In 1902, she co-authored a study on cervical cancer in the Netherlands. She served as an editor for the Netherlands Journal of Medicine, as well as the Netherlands Journal of Obstetrics and Gynecology. Van Tussenbroek was a board member of the Dutch Society for the Advancement of Medicine. She also was active as a writer, frequently contributing to medical journals. Together with Dr. J. Blok and C. H. de Jong, in 1898 she published "Inleiding tot de studie der schoolhygiëne" (Introduction to the Study of School Hygiene) and in 1911 "De ontwikkeling der aseptische verloskunde in Nederland" (The Development of Aseptic Obstetrics in the Netherlands).

Politically active, van Tussenbroek was a member of the Society for Women's Suffrage and wore a velvet strap pin of the portrait of the American suffragette Carrie Chapman Catt. Between 1910 and 1916, she served as vice-president and later president of the National Association for Female Labor. In 1919, the year that Dutch women were enfranchised, she ran as a candidate for the General Netherlands Women's Organization (Algemeene Nederlandsche Vrouwenorganisatie) (ANVO) in the parliamentary elections, although she was defeated.
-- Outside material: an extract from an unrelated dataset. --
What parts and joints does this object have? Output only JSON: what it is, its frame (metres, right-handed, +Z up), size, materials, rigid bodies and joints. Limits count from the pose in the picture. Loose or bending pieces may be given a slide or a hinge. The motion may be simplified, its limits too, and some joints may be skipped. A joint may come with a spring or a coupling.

Van Tussenbroek died on 5 May 1925 in Amsterdam.

==Legacy==
After van Tussenbroek's death, Dr. Marianne Herwerden, a member of the Dutch Association of Women in Academic Education (Vereniging van Vrouwen met een Academische Opleiding) (VVAO), set up a trust fund managed by the association in 1926. The fund, which bears van Tussenbroek's name provides funds for Dutch women scholars to study at home or abroad and complete graduate research.